Jump height changes arc duration. Full hops spend more frames airborne; short hops (where the engine allows variable squat duration) compress the arc and enable safe jumps off shorter knockdown advantages. Tiger-knee and instant-air routes add horizontal displacement so the landing point aligns with wakeup position after pushback.

Crossup safe jumps add a facing problem: the attacker must land on the correct side for the meaty to connect while still recovering to block a reversal aimed at the predicted landing vector. Autocorrect on landing (see landing-lag guide) can silently break safe-jump spacing if hurtboxes snap to the wrong side mid-arc.

Gravity and character-specific arcs

Fighters with floaty jumps need fewer advantage frames to reach a late meaty apex; characters with fast fall and high gravity may require earlier jump input or SHFF (short-hop fast-fall) to land before reversal activation. Harbor Brawl tags each character's jump arc with a safe-jump tier (A/B/C) per knockdown class so designers do not hand-tune every matchup pair blindly.

Defender answers and the conditioning loop

Safe jumps are not unbeatable. Defenders can:

  • Block and wait — safest; concedes initiative but avoids reversal whiff into full combo.
  • Delay tech / delayed reversal — active after the meaty window; beats naive frame-1 meaties if the attacker autopilots.
  • Invincible backdash or roll — escapes if the jump attack is not a true crossup meaty.
  • Air reset OS — jump on wakeup to avoid low meaties; loses to fast anti-air if the attacker reads it.

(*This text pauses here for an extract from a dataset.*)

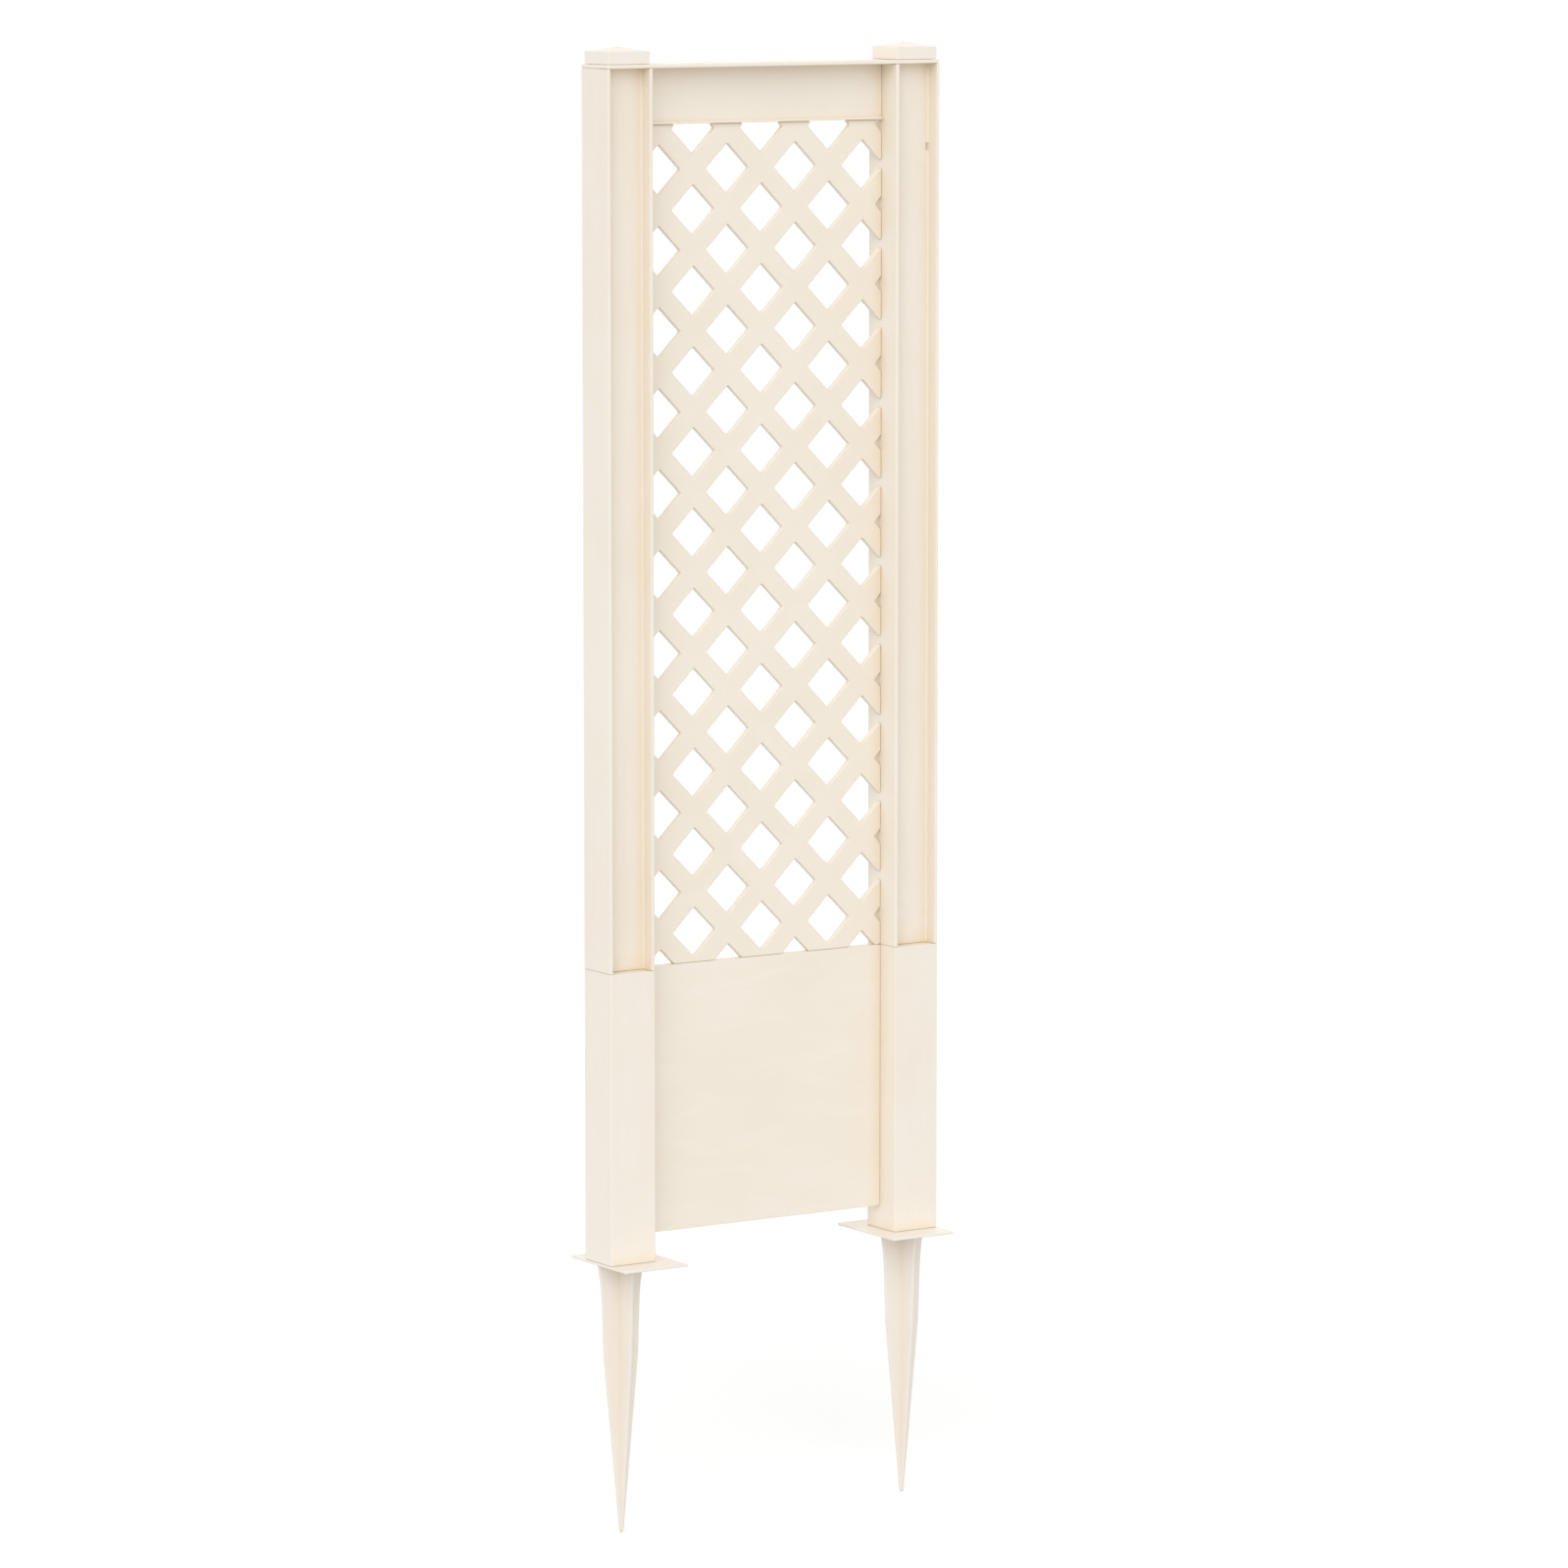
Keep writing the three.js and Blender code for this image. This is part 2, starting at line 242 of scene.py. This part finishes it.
# ------------------------------------------------------------------ materials
# corner sets the strength of the painted shade in corners and recesses
def resin(name, flow=(1, 1, 1), tone=(1, 1, 1), seed=0.0, grain=1.0, corner=0.55):
    """Matt moulded plastic: satin spark-eroded grain, faint flow marks, slight waviness, light chalking."""
    mat = bpy.data.materials.new(name)
    mat.use_nodes = True
    nt = mat.node_tree
    nt.nodes.clear()
    n, link = nt.nodes.new, nt.links.new
    out = n("ShaderNodeOutputMaterial")
    p = n("ShaderNodeBsdfPrincipled")
    link(p.outputs["BSDF"], out.inputs["Surface"])
    p.inputs["IOR"].default_value = 1.49
    p.inputs["Specular IOR Level"].default_value = 0.42
    coord = n("ShaderNodeTexCoord")
    shift = n("ShaderNodeVectorMath")
    shift.operation = "ADD"
    shift.inputs[1].default_value = (seed, seed * 0.7, seed * 1.3)
    link(coord.outputs["Object"], shift.inputs[0])
    stretch = n("ShaderNodeVectorMath")
    stretch.operation = "MULTIPLY"
    stretch.inputs[1].default_value = flow
    link(shift.outputs[0], stretch.inputs[0])

    def noise(vector, scale, detail=3.0, rough=0.5, warp=0.0):
        t = n("ShaderNodeTexNoise")
        t.inputs["Scale"].default_value = scale
        t.inputs["Detail"].default_value = detail
        t.inputs["Roughness"].default_value = rough
        t.inputs["Distortion"].default_value = warp
        link(vector, t.inputs["Vector"])
        return t.outputs["Fac"]

    def ramp(value, lo, hi, a, b):
        m = n("ShaderNodeMapRange")
        m.inputs["From Min"].default_value, m.inputs["From Max"].default_value = lo, hi
        m.inputs["To Min"].default_value, m.inputs["To Max"].default_value = a, b
        link(value, m.inputs["Value"])
        return m.outputs["Result"]

    def mix(fac, a, b):
        m = n("ShaderNodeMix")
        m.data_type = "RGBA"
        link(fac, m.inputs[0])
        for socket, v in ((m.inputs[6], a), (m.inputs[7], b)):
            if isinstance(v, tuple):
                socket.default_value = (*[c * t for c, t in zip(v, tone)], 1)
            else:
                link(v, socket)
        return m.outputs[2]

    cloud = noise(shift.outputs[0], 5.0, 4, 0.55, 0.4)  # slow change of tone over a hand's width
    marks = noise(stretch.outputs[0], 26.0, 5, 0.6, 0.6)  # flow marks along the moulding
    speck = noise(shift.outputs[0], 420.0, 2, 0.7)  # pigment and dust in the skin
    body = mix(ramp(cloud, 0.35, 0.68, 0, 1), BASE, WARM)
    body = mix(ramp(marks, 0.46, 0.72, 0, 0.55), body, CHALK)
    body = mix(ramp(speck, 0.60, 0.78, 0, 0.30), body, DUST)
    # painted shade: ambient occlusion darkens and warms the base colour in corners, recesses and under edges
    ao = n("ShaderNodeAmbientOcclusion")
    ao.samples = 12
    ao.inputs["Distance"].default_value = 0.024
    body = mix(ramp(ao.outputs["AO"], 0.90, 0.30, 0.0, corner), body, PAINTED_CORNER_SHADE)
    link(body, p.inputs["Base Color"])

    satin = noise(shift.outputs[0], 60.0, 4, 0.6)
    rough = n("ShaderNodeMath")
    rough.operation = "MULTIPLY_ADD"
    link(ramp(satin, 0.35, 0.65, 0.92, 1.10), rough.inputs[0])
    rough.inputs[1].default_value = 0.50
    link(ramp(marks, 0.4, 0.75, 0.0, 0.06), rough.inputs[2])
    link(rough.outputs[0], p.inputs["Roughness"])

    # waviness of the wall over a few centimetres, then the fine grain of the mould on top
    wave = n("ShaderNodeBump")
    wave.inputs["Strength"].default_value = 0.30
    wave.inputs["Distance"].default_value = 0.0006
    link(noise(stretch.outputs[0], 17.0, 2, 0.4), wave.inputs["Height"])
    cell = n("ShaderNodeTexVoronoi")
    cell.inputs["Scale"].default_value = 780.0
    link(shift.outputs[0], cell.inputs["Vector"])
    g = n("ShaderNodeMath")
    g.operation = "ADD"
    link(noise(shift.outputs[0], 1500.0, 2, 0.6), g.inputs[0])
    link(cell.outputs["Distance"], g.inputs[1])
    fine = n("ShaderNodeBump")
    fine.inputs["Strength"].default_value = 0.22 * grain
    fine.inputs["Distance"].default_value = 0.00012
    link(g.outputs[0], fine.inputs["Height"])
    link(wave.outputs["Normal"], fine.inputs["Normal"])
    link(fine.outputs["Normal"], p.inputs["Normal"])
    return mat


BASE = (0.908, 0.840, 0.736)
WARM = (0.892, 0.811, 0.692)
CHALK = (0.919, 0.861, 0.773)
DUST = (0.808, 0.722, 0.604)
# painted shade: the darker, warmer colour mixed in where corners and recesses are occluded
PAINTED_CORNER_SHADE = (0.800, 0.640, 0.440)
POST_MAT = resin("resin_posts", flow=(2.2, 2.2, 0.22), seed=1.0, tone=(1.0, 1.005, 1.018))
PANEL_MAT = resin("resin_panel", flow=(0.8, 0.8, 0.8), seed=4.3, tone=(0.992, 0.985, 0.972))
BOARD_MAT = resin("resin_board", flow=(0.35, 1.6, 1.2), seed=7.9)
# the small parts get a weaker painted shade in their corners
SMALL_MAT = resin("resin_small_parts", flow=(1.2, 1.2, 0.5), seed=11.6, tone=(0.996, 1.008, 1.042), corner=0.22)


def piece(ob, material, *nodes):
    ob.data.materials.clear()
    ob.data.materials.append(material)
    for poly in ob.data.polygons:
        poly.material_index = 0
    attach(ob, "root")
    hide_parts(*nodes)
    return ob


# ------------------------------------------------------------------ posts, feet and caps
SPIKE = [(1.0, 31), (-9.5, 29.2), (-23.5, 27), (-41.5, 25.4), (-111.5, 22.9), (-316.5, 2.6), (-321.5, 1.6)]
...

Good safe-jump systems create a layered oki game: meaty jump, empty jump, delayed jump, and grounded frame trap each punish a different defensive habit. If only one route is viable, defenders memorize one OS and the system collapses.

Harbor Brawl oki refactor

Before the refactor, knockdown advantage values were uniform (+34) while jump arcs differed wildly. Light characters safe-jumped every throw ender; grapplers could not safe-jump their own sweeps. The team:

  1. Split knockdown tiers into oki classes (throw, sweep, launcher, wall-splat) with distinct advantage ranges.
  2. Precomputed safe-jump tables per attacker×knockdown class, exported to training mode overlay (green = safe, red = reversal wins).
  3. Normalized landing recovery on jump normals so block-safe routes were not character-exclusive.
  4. Added reversal whiff recovery +4 frames on empty safe-jump baits so defenders pay more for guessing.

Result: rushdown characters kept strong oki without making every knockdown a guess loop; zoners gained clearer escape windows on long knockdowns where safe jumps were intentionally disabled.

Technique decision table

Approach Best when Weak when
Grounded meaty only Short advantage, strong low/high mixup on block Defender has 3f reversal; you eat full punish every wakeup
Full-hop safe jump meaty +38 or higher, standard gravity, midscreen spacing Corner pushback changes arc; float characters overshoot
Short-hop safe jump +30–36 advantage, need faster landing Jump attack lacks reach; whiffs on crouching wakeup
Empty safe jump bait Defender autopilots reversal; setup next knockdown No damage; loses to delay tech into throw
Delay jump / feint jump Defender holds block for safe jump timing Beaten by fast grounded mash or wakeup super

Pitfalls

  • One global advantage number — different knockdown animations change wakeup frame; a single +34 mislabels half the routes.
  • Ignoring landing recovery variance — heavy jump normals with 8f landing make “safe” jumps unsafe on paper-perfect math.
  • Reversal-only testing — safe vs DP but unsafe vs throw or backdash creates player frustration.
  • Rollback desync on jump input — 1-frame jump timing differences flip safety online; test with input delay settings.
  • Crossup autocorrect surprises — landing facing wrong way opens the attacker to reversal anyway.
  • No training feedback — players blame the game when timing is correct but unlabeled.
  • Safe jumps on every knockdown — removes reversal value; defenders stop engaging with oki entirely.

Production checklist

  • Tag every knockdown ender with oki class and advantage range.
  • Precompute safe-jump viability per character jump arc tier.
  • Verify meaty jump-in hits frame 1 of wakeup on target knockdowns.
  • Verify block-safe landing before 3f reversal active (and 4f, 5f tiers).
  • Test throw tech, backdash, and delay tech OS on each safe route.
  • Document corner vs midscreen arc differences.
  • Expose safe/unsafe overlay in training mode replay.
  • Profile reversal whiff recovery so empty jumps are not free.
  • Regression-test after gravity or landing-recovery patches.
  • Online QA with +2 and +4 frame delay on jump timing edges.

Key takeaways

  • Safe jumps spend knockdown advantage across jump startup, arc duration, attack active, and landing recovery — safety is always relative to a specific defender option.
  • Meaty jump-ins hit wakeup frame 1; empty safe jumps land into block to bait reversals — both are oki tools with different payoffs.
  • Short hops and SHFF compress arc time and unlock safe jumps on shorter knockdowns that full hops cannot reach.
  • Layered oki (meaty, safe jump, empty jump, delay) beats single-route dominance and keeps reversals relevant.
  • Harbor Brawl cut reversal success on safe-jump setups 54% → 19% after oki-class knockdowns and training overlays — without removing jump offense.